As with hiding your face, closed off body language makes it look like you want to be left alone. Crossing your arms, crossing your legs, turning away — it all sends a "leave me alone" message, whether you mean to or not. Instead, try to keep your arms down at your sides, as well as some space open between your legs when standing, as Margrit Bradley suggested on This is a comfortable "open" stance that gives off warm, inviting vibes.

3. Remember To Crack A Smile

If a neutral facial expression comes naturally, then of course you should always do what feels right. But it is worth knowing that other people don't always view neutral faces as entirely friendly. In fact, studies have shown that people often misconstrue neutral faces as slightly negative, according to an article by Laura Schaefer on Shocking and unfair, but yet definitely something to keep in mind.

4. Try Not To Hide

Another way we unintentionally ruin our social chances is by hiding behind things. Think about standing half-behind a friend at the bar, or nervously clutching a coffee mug or book to your chest. These are all ways of trying to disappear, and they don't do many favors in the approachability department. So, as Cuncic suggested, get in the habit of holding things down at your side, and keeping your body open. This will allow you to appear less guarded and closed, and in turn way more approachable.

5. Mirror The Other Person

Mirroring is where it's at when you want to appear approachable. Not to mention it's a pretty cool thing we do subconsciously when we like someone. Think back to times you started gesturing like your best friend, or that time you ended up sitting the same way as your crush. That happened because when two people are getting along, they unintentionally copy each other's body language. According to Carol Kinsey Goman on Forbes, "It’s called limbic synchrony, and it’s hardwired into the human brain." This is something to keep in mind when meeting someone new. Copy their movements, Cuncic suggested, and match their intensity. Just don't overdo it, or it will be totally obvious (and weird).

6. Have Some Good Eye Contact

I know, eye contact can be awkward. And if you're kind of an introvert, it's often even more awkward. But, while averting your eyes may feel natural, it does have a way of closing many a proverbial door. As Bradley said, "When someone is thinking about approaching you they might try to make eye contact to essentially 'suss' out the situation. If you look down or away when they try to attract your attention this will make you look unreceptive and uninterested (it can also be quite rude)." So, however difficult it may be, try looking at people, and eventually you'll get used to making better (and more) eye contact.

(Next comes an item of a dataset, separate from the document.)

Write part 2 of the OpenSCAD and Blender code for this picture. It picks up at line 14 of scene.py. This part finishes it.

7. Angle Yourself Towards People

This body language cue is pretty cool. Apparently, if someone really wants to leave a situation, they will subconsciously angle their feet towards the exit. As Joe Navarro, M.A., said on Psychology Today, "This is an intention cue and we have several that we use to reflect our needs to do something." You know, like run screaming from a room. But if that's not your intention (at least not right now), then make an effort to angle your body towards the people you are with. They will pick up on it, and feel more welcomed.

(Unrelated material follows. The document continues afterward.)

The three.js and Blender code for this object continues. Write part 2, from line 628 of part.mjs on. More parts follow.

8. Don't Constantly Check Your Phone

I don't know about you, but my phone is my go-to comfort device in hairy situations. Alone at the coffee shop? Phone. Feeling shy at the bar? Phone. It certainly is comforting, and is a great way to look not-so-alone when out in public, but it isn't exactly the best way to meet new people. As noted in article on, "Introverts tend to check their phone when they are nervous, but this puts you right into defeated body language. So try to avoid checking your phone when you want to feel confident and again try to relax and be expansive."

9. Try Not To Slouch

This one isn't such a big deal at, say, a party or at the bar. In those situations, by all means, slouch away. But slouching can really give off the wrong message at more formal events, such as career fairs or job interviews. As Tanya Kertsman said on, "Slouching makes you look as though you’re bored and disengaged, and leaning forward too much can make the interviewer feel crowded. Standing up straight instills a sense of confidence and ownership of the situation. To the interviewer, it makes you look taller but also more capable and self-assured."

10. Quit Your Fidgeting

Again, it's totally normal to bite your nails to kingdom come, or twirl your hair nervously. And yet, nervous habits like these have a way of signaling to others that you aren't ready (or willing) to chat. According to Kertsman, "Whether it’s tucking your hair behind your ear, touching your face, or tapping your foot, nervous gestures creep up out of nowhere. They can make you look distracted or, worse, showcase insecurity. Be self-aware. Take control by placing your hands on the table or on the armrest." Or keep your hands busy with something else if the urge fidget is strong.

11. Stay In Groups Of Three

OK, so let's pretend you're at the bar, or a networking event. It can be tempting to circle up in a huge group, or pair off with someone you know. But these types of overly-large, or overly-exclusive groups, tend to be less than inviting to others. That's why standing in groups of three is a much better way to be approachable. As Meghan Casserly noted on Forbes, "This rule of three is just as effective in bustling conference rooms as in bustling bars, for men as well as for women. Introducing yourself to a group of ten people is downright scary, as is two who appear locked in conversation." So stick to smaller groups, and watch in awe as people come over to join.

Nervous or not, appearing more approachable really all comes down to body language, and appearing open and ready to talk. Simply pay attention to your vibes, and at least look ready and willing to chat, and I'm sure the opportunities will flow on in.